Mental Illness, Commitment, & Idaho Law
Rep. Carlos Bilbao, who represents district 11 (Gem and Canyon Counties) in the lower house of the Idaho legislature, was the speaker at Cloverdale Church of God's men's prayer breakfast this morning. To my surprise, he spoke about what both government and private organizations can do about mental illness. He is on the Health & Welfare Committee. Over breakfast, we had a chance to talk about the particular problems and what he and other members of the legislature are doing to fix it.
He agreed with me that Idaho's current mental illness commitment law isn't the major obstacle, and he agreed that deinstitutionalization was for many patients, a major mistake. What he described was an unfortunate but unsurprising consequence of Idaho's low density. He described one case where Emmett police had taken into custody a person who was mentally ill, and believed to be a danger to himself or others. The problem was: where do they put him?
He has to be held until a court hearing determine whether he should held on a temporary basis for treatment. But he can't be held in the jail. Local hospitals can't hold him without a certified psychiatric ward. The nearest available bed (public or private) was in Twin Falls--which is about three and a half hours away by ambulance. This was a Saturday night. For a relatively poor county like Gem (where Emmett is located), this means sending him by ambulance to Twin Falls on Saturday, then bringing him back on Monday for a hearing. And if (as was likely), the court ordered him to be held for treatment--another drive back to Twin Falls. At one time, some counties were reduced to handcuffing mental patients to a desk in the police station.
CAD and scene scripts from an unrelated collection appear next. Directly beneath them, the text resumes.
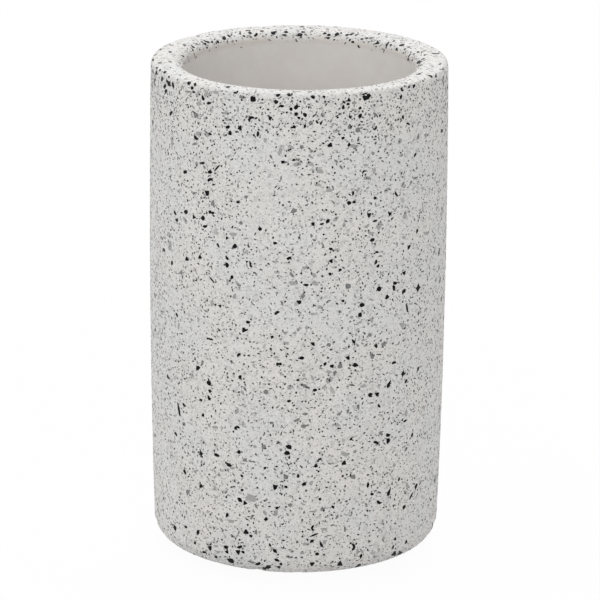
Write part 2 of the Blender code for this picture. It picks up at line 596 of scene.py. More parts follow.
def lucks(bench, cells):
    """Three chance values of a cell, each the same all over it."""
    return bench.add("ShaderNodeSeparateColor", {}, {"Color": cells["Color"]})


def summed(parts, patterns):
    """The sum of some patterns, each times its part."""
    return sum(part * pattern for part, pattern in zip(parts, patterns))


def paste_material():
    """Honed paste full of marble grit and stone dust, and plain cast paste in the well.

    Under the lip lies a tan band of painted shade. The well's cast paste, a little paler in
    itself, is painted lighter still: painted light.
    """
    material, bench, shader = new_material("terrazzo_paste")
    here = bench.add("ShaderNodeTexCoord")["Object"]
    ground = bench.add("ShaderNodeAttribute", {"attribute_name": "ground"})["Fac"]

    tint = bench.noise(here, TINT_SCALE, 2.0)
    cloud = bench.noise(here, CLOUD_SCALE, 3.0)
    mottle = bench.noise(here, MOTTLE_SCALE, 4.0, 0.6)
    sand = bench.noise(here, SAND_SCALE, 2.0, 0.7)
    honed = bench.blend(bench.ease(tint, *TINT_FADE), PASTE_COOL, PASTE_WARM)
    dull = 1.0 - bench.ease(summed(DULL_PARTS, (cloud, mottle, sand)), *DULL_FADE)
    honed = bench.blend(dull, honed, PASTE_DULL)

    warp = bench.scaled(bench.noise(here, WARP_SCALE, 1.0)["Color"], WARP)
    warped = bench.vector("ADD", here, warp)
    flake_luck = lucks(bench, bench.cells(warped, FLAKES_PER_METRE))
    flake_edge = bench.cells(warped, FLAKES_PER_METRE, "DISTANCE_TO_EDGE")
    flake = (flake_luck["Red"] > 1.0 - FLAKE_SHARE) * bench.ease(flake_edge, *FLAKE_EDGE)
    flake = flake * (FLAKE_STRENGTH + FLAKE_SPREAD * flake_luck["Green"])
    honed = bench.blend(flake, honed, FLAKE_TINT)

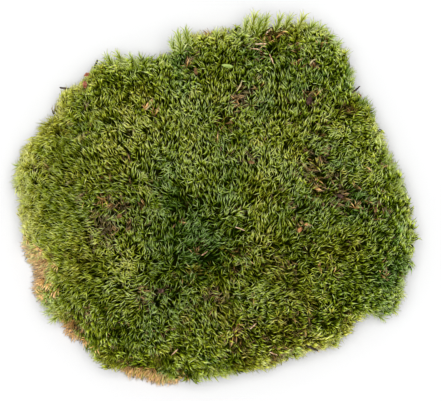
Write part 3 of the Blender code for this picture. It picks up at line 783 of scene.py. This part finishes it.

You don't have to have too many cases like this to destroy the mental health budget for Gem County--and there are a lot of other rural counties that aren't even as well off as Gem. So Bilbao and other members of the House are working on getting more general hospitals around the state to have at least a couple of beds that meet the certification requirement for a locked psychiatric ward, as well as expanding the number of psychiatric beds available around the state. This makes it possible to at least reduce the length of drive required to hold a mentally ill person who has been taken into custody.
This isn't the only problem associated with mental illness in Idaho, but it is at least a major problem.
UPDATE: One additional thought that came me while I was working on the telescope. Rep. Bilbao indicated that part of our problem was mentally ill Oregonians moving into Idaho because Oregon has pretty much given on its mentally ill. I rather doubt that it is this organized; probably more on the order of, "Oregon doesn't do much for its most severely mentally ill, and by a form of Brownian motion, some end up in Idaho."